#### [AIM]
Take the material below and write it all out again exactly.

Start of DATA PROVIDED

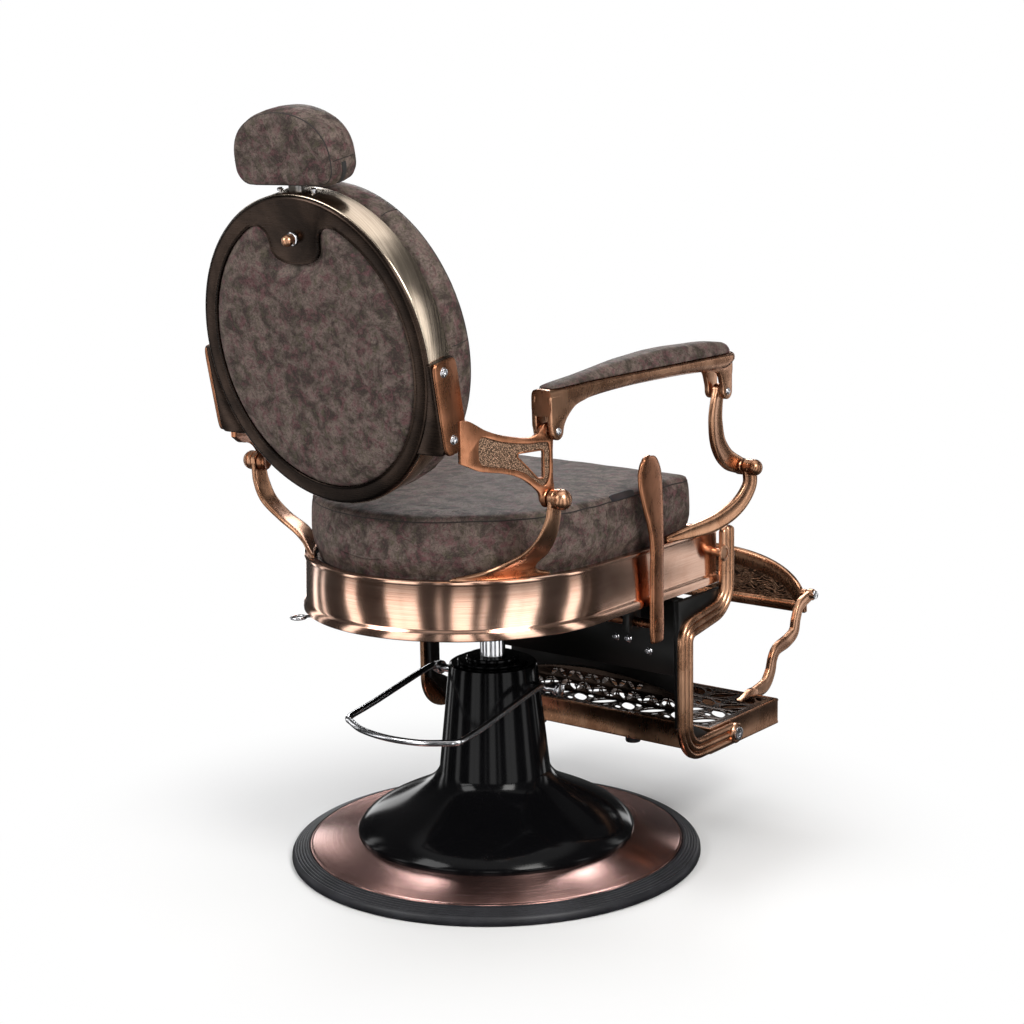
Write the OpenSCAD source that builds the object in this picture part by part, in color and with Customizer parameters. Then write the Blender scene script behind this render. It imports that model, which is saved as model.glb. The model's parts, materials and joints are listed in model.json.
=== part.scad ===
// Hydraulic barber chair with a round back, scrolled arms and a swinging leg rest.
// The sitter faces -Y, +Z is up, and the origin is on the floor under the column.
// "right" is the sitter's right hand, at -X.

/* [Base] */
// Radius of the rubber ring round the floor plate
base_r = 360; // [330:1:400]
// Height of the rubber ring
ring_h = 22; // [16:1:28]
// Width of the rubber ring beyond the copper cover
ring_w = 32; // [24:1:44]
// Thickness of the steel floor plate
floor_plate_t = 13; // [8:1:14]
// Rise of the copper cover from its rim to the skirt
cover_rise = 16; // [10:1:24]
// Thickness of the copper cover
cover_t = 3; // [2:0.5:4]
// Radius of the skirt at the foot of the column
skirt_r = 244; // [220:1:265]
// Radius of the column where the skirt runs out
column_foot_r = 97; // [88:1:104]
// Radius of the column at its top
column_top_r = 77; // [70:1:84]
// Height at which the skirt runs into the column
skirt_h = 152; // [135:1:170]
// Height of the top of the column
column_h = 344; // [330:1:352]
// Wall of the column casting
column_wall = 4; // [3:0.5:6]

/* [Pump] */
// Radius of the lifting rod
rod_r = 22; // [18:1:26]
// Outer radius of the pump cylinder
cylinder_r = 46; // [40:1:52]
// Running clearance of turning and sliding fits
fit_gap = 0.05; // [0.02:0.01:0.09]
// Distance of the pedal pivots below the top of the column
pedal_below = 34; // [28:1:42]
// Distance of the pedal pivots behind the column's axis
pedal_y = -10; // [-20:1:0]
// Radius of the pedal pivots
pedal_pin_r = 7; // [5:0.5:9]
// Radius of the rod that the pedal is bent from
pedal_rod_r = 5.5; // [4:0.5:7]
// Half the width between the two arms of the pedal
pedal_half_w = 122; // [112:1:135]
// Length of the pedal from its pivots to its corners
pedal_reach = 262; // [220:1:275]
// How far the middle of the foot bar bows out beyond its corners
pedal_bow = 30; // [10:1:34]
// Drop of the foot bar below the pivots
pedal_drop = 30; // [20:1:36]

/* [Seat] */
// Half the width of the seat frame
seat_r = 275; // [262:1:276]
// Distance of the centre of the round back of the seat behind the column
seat_centre_y = 63; // [50:1:75]
// Front of the seat frame, measured from the column
seat_front = 292; // [286:1:305]
// Height of the lower edge of the seat frame above the floor
seat_low_z = 463; // [455:1:475]
// Height of the copper band round the seat
band_h = 98; // [92:1:104]
// Wall of the band
band_wall = 4; // [3:0.5:5]
// How far the lip at the foot of the band stands out
lip_out = 5; // [3:0.5:6]
// Height of that lip
lip_h = 20; // [14:1:28]
// Thickness of the steel plate under the seat
seat_plate_t = 7; // [5:1:9]
// Height of the seat cushion above the band
cushion_rise = 106; // [95:1:110]
// How far the cushion's side is set in from the band
cushion_inset = 13; // [11:1:18]
// Distance of the cushion's front behind the front of the band
cushion_setback = 45; // [30:1:60]

/* [Back] */
// Half the width of the round back frame
back_rx = 229; // [220:1:234]
// Half the height of the round back frame
back_rz = 247; // [240:1:252]
// Lean of the back from upright, in degrees
back_tilt = 11; // [9:0.5:12]
// Distance of the back frame's centre behind the column
back_y = 427; // [422:1:436]
// Height of the back frame's centre
back_z = 926; // [922:1:934]
// Depth of the metal band round the back
back_depth = 54; // [48:1:58]
// Wall of that band
back_wall = 4; // [3:0.5:5]
// Width of the flat rim round the rear panel
rim_w = 30; // [24:1:36]
// Half the width across the flat ears at the sides of the back frame
ear_x = 234; // [234:1:238]
// Length of each ear
ear_len = 147; // [130:1:155]
// Thickness of the back cushion in front of the band
back_pad_t = 58; // [45:1:62]
// Half the width of the tongue that holds the head rest
tongue_w = 47; // [38:1:54]
// Depth of the tongue below the rim
tongue_h = 72; // [50:1:78]
// Distance of the head rest's clamp below the rim
knob_drop = 37.2; // [32:0.2:46]

/* [Head rest] */
// Half the width of the head rest
head_rx = 102; // [90:1:118]
// Height of the head rest
head_h = 114; // [100:1:130]
// Thickness of the head rest
head_t = 70; // [60:1:80]
// Gap between the back frame and the head rest
head_gap = 13; // [11:1:20]
// Width of the flat post
post_w = 25; // [20:1:30]
// Thickness of the flat post
post_t = 8; // [6:1:10]

/* [Arms] */
// Distance of each arm's middle plane outside the seat frame
arm_out = 27; // [25:1:33]
// Distance of the back's pivots behind the column
recline_y = 236; // [232:1:240]
// Height of the back's pivots
recline_z = 702; // [698:1:706]
// Height of the rear arm pivots above the back's pivots
arm_rise = 104; // [98:1:108]
// Height of the arms' metal top above the recline pivot
arm_height = 173; // [168:1:178]
// Thickness of the metal arm
arm_t = 27; // [22:1:30]
// Width of the arm over most of its length
arm_w = 58; // [50:1:62]
// Length of the arm
arm_len = 519; // [505:1:530]
// Height of the arm pad's crown above the metal arm
arm_pad_h = 25; // [18:1:32]
// Radius of the pins in the arm linkage
link_pin_r = 5; // [4:0.5:6]
// Radius of the ball caps on the pivots
ball_r = 18; // [15:1:20]

/* [Lever] */
// Distance of the lever shaft's outer bearing block inside the seat
lock_gap = 30; // [24:1:40]
// Distance of the lever's shaft in front of the column
lever_y = 80; // [70:1:90]
// Height of the lever's shaft
lever_z = 432; // [428:1:438]
// Height of the top of the lever
lever_top_z = 722; // [700:1:735]
// Thickness of the lever
lever_t = 9; // [7:1:10]
// Radius of the lever's shaft
lever_shaft_r = 8; // [6:0.5:10]

/* [Leg rest] */
// Distance of the leg rest's pivots in front of the column
leg_y = 278; // [274:1:280]
// Height of the leg rest's pivots
leg_z = 520; // [516:1:526]
// Radius of the leg rest's pivots
leg_pin_r = 7; // [6:0.5:8]
// Gap between the lip of the seat frame and each side rail
rail_gap = 5; // [4:0.5:10]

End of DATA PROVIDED

#### [RESULT]
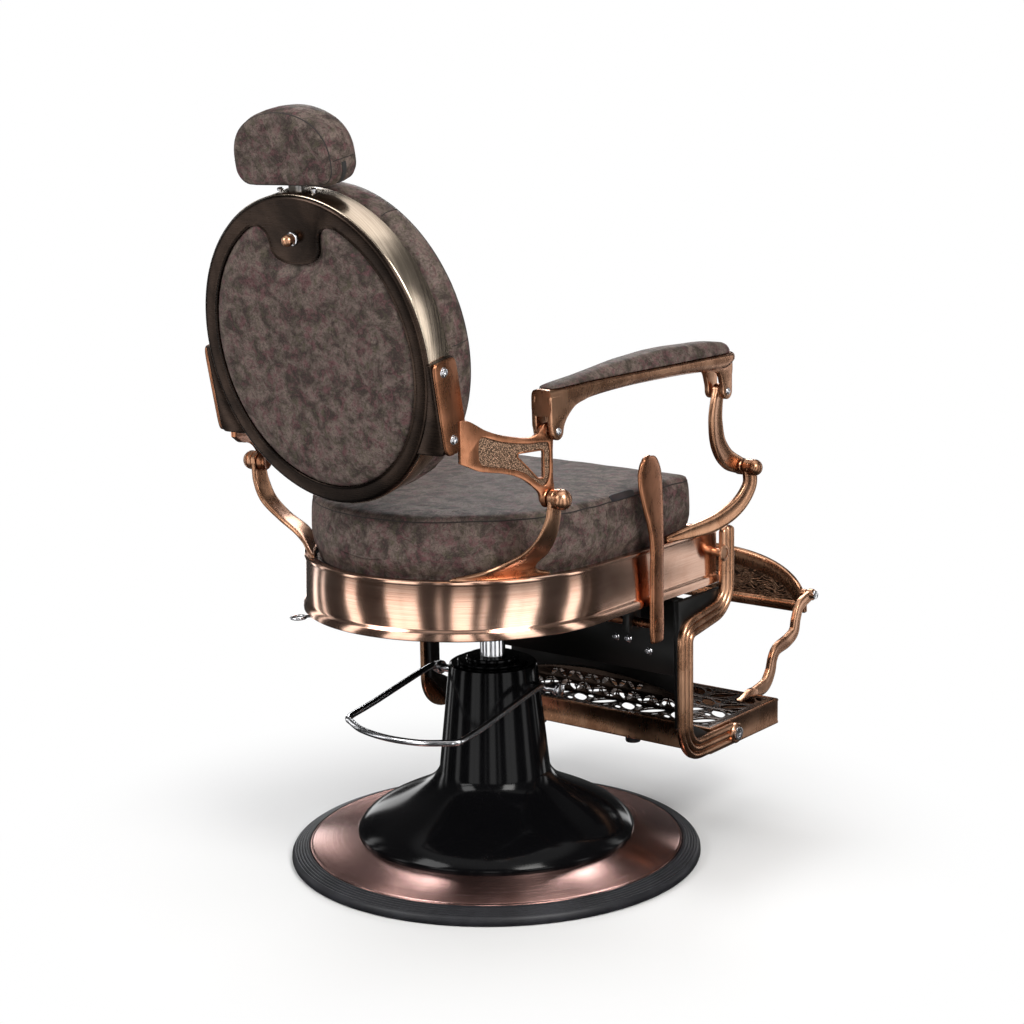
Write the OpenSCAD source that builds the object in this picture part by part, in color and with Customizer parameters. Then write the Blender scene script behind this render. It imports that model, which is saved as model.glb. The model's parts, materials and joints are listed in model.json.
=== part.scad ===
// Hydraulic barber chair with a round back, scrolled arms and a swinging leg rest.
// The sitter faces -Y, +Z is up, and the origin is on the floor under the column.
// "right" is the sitter's right hand, at -X.

/* [Base] */
// Radius of the rubber ring round the floor plate
base_r = 360; // [330:1:400]
// Height of the rubber ring
ring_h = 22; // [16:1:28]
// Width of the rubber ring beyond the copper cover
ring_w = 32; // [24:1:44]
// Thickness of the steel floor plate
floor_plate_t = 13; // [8:1:14]
// Rise of the copper cover from its rim to the skirt
cover_rise = 16; // [10:1:24]
// Thickness of the copper cover
cover_t = 3; // [2:0.5:4]
// Radius of the skirt at the foot of the column
skirt_r = 244; // [220:1:265]
// Radius of the column where the skirt runs out
column_foot_r = 97; // [88:1:104]
// Radius of the column at its top
column_top_r = 77; // [70:1:84]
// Height at which the skirt runs into the column
skirt_h = 152; // [135:1:170]
// Height of the top of the column
column_h = 344; // [330:1:352]
// Wall of the column casting
column_wall = 4; // [3:0.5:6]

/* [Pump] */
// Radius of the lifting rod
rod_r = 22; // [18:1:26]
// Outer radius of the pump cylinder
cylinder_r = 46; // [40:1:52]
// Running clearance of turning and sliding fits
fit_gap = 0.05; // [0.02:0.01:0.09]
// Distance of the pedal pivots below the top of the column
pedal_below = 34; // [28:1:42]
// Distance of the pedal pivots behind the column's axis
pedal_y = -10; // [-20:1:0]
// Radius of the pedal pivots
pedal_pin_r = 7; // [5:0.5:9]
// Radius of the rod that the pedal is bent from
pedal_rod_r = 5.5; // [4:0.5:7]
// Half the width between the two arms of the pedal
pedal_half_w = 122; // [112:1:135]
// Length of the pedal from its pivots to its corners
pedal_reach = 262; // [220:1:275]
// How far the middle of the foot bar bows out beyond its corners
pedal_bow = 30; // [10:1:34]
// Drop of the foot bar below the pivots
pedal_drop = 30; // [20:1:36]

/* [Seat] */
// Half the width of the seat frame
seat_r = 275; // [262:1:276]
// Distance of the centre of the round back of the seat behind the column
seat_centre_y = 63; // [50:1:75]
// Front of the seat frame, measured from the column
seat_front = 292; // [286:1:305]
// Height of the lower edge of the seat frame above the floor
seat_low_z = 463; // [455:1:475]
// Height of the copper band round the seat
band_h = 98; // [92:1:104]
// Wall of the band
band_wall = 4; // [3:0.5:5]
// How far the lip at the foot of the band stands out
lip_out = 5; // [3:0.5:6]
// Height of that lip
lip_h = 20; // [14:1:28]
// Thickness of the steel plate under the seat
seat_plate_t = 7; // [5:1:9]
// Height of the seat cushion above the band
cushion_rise = 106; // [95:1:110]
// How far the cushion's side is set in from the band
cushion_inset = 13; // [11:1:18]
// Distance of the cushion's front behind the front of the band
cushion_setback = 45; // [30:1:60]

/* [Back] */
// Half the width of the round back frame
back_rx = 229; // [220:1:234]
// Half the height of the round back frame
back_rz = 247; // [240:1:252]
// Lean of the back from upright, in degrees
back_tilt = 11; // [9:0.5:12]
// Distance of the back frame's centre behind the column
back_y = 427; // [422:1:436]
// Height of the back frame's centre
back_z = 926; // [922:1:934]
// Depth of the metal band round the back
back_depth = 54; // [48:1:58]
// Wall of that band
back_wall = 4; // [3:0.5:5]
// Width of the flat rim round the rear panel
rim_w = 30; // [24:1:36]
// Half the width across the flat ears at the sides of the back frame
ear_x = 234; // [234:1:238]
// Length of each ear
ear_len = 147; // [130:1:155]
// Thickness of the back cushion in front of the band
back_pad_t = 58; // [45:1:62]
// Half the width of the tongue that holds the head rest
tongue_w = 47; // [38:1:54]
// Depth of the tongue below the rim
tongue_h = 72; // [50:1:78]
// Distance of the head rest's clamp below the rim
knob_drop = 37.2; // [32:0.2:46]

/* [Head rest] */
// Half the width of the head rest
head_rx = 102; // [90:1:118]
// Height of the head rest
head_h = 114; // [100:1:130]
// Thickness of the head rest
head_t = 70; // [60:1:80]
// Gap between the back frame and the head rest
head_gap = 13; // [11:1:20]
// Width of the flat post
post_w = 25; // [20:1:30]
// Thickness of the flat post
post_t = 8; // [6:1:10]

/* [Arms] */
// Distance of each arm's middle plane outside the seat frame
arm_out = 27; // [25:1:33]
// Distance of the back's pivots behind the column
recline_y = 236; // [232:1:240]
// Height of the back's pivots
recline_z = 702; // [698:1:706]
// Height of the rear arm pivots above the back's pivots
arm_rise = 104; // [98:1:108]
// Height of the arms' metal top above the recline pivot
arm_height = 173; // [168:1:178]
// Thickness of the metal arm
arm_t = 27; // [22:1:30]
// Width of the arm over most of its length
arm_w = 58; // [50:1:62]
// Length of the arm
arm_len = 519; // [505:1:530]
// Height of the arm pad's crown above the metal arm
arm_pad_h = 25; // [18:1:32]
// Radius of the pins in the arm linkage
link_pin_r = 5; // [4:0.5:6]
// Radius of the ball caps on the pivots
ball_r = 18; // [15:1:20]

/* [Lever] */
// Distance of the lever shaft's outer bearing block inside the seat
lock_gap = 30; // [24:1:40]
// Distance of the lever's shaft in front of the column
lever_y = 80; // [70:1:90]
// Height of the lever's shaft
lever_z = 432; // [428:1:438]
// Height of the top of the lever
lever_top_z = 722; // [700:1:735]
// Thickness of the lever
lever_t = 9; // [7:1:10]
// Radius of the lever's shaft
lever_shaft_r = 8; // [6:0.5:10]

/* [Leg rest] */
// Distance of the leg rest's pivots in front of the column
leg_y = 278; // [274:1:280]
// Height of the leg rest's pivots
leg_z = 520; // [516:1:526]
// Radius of the leg rest's pivots
leg_pin_r = 7; // [6:0.5:8]
// Gap between the lip of the seat frame and each side rail
rail_gap = 5; // [4:0.5:10]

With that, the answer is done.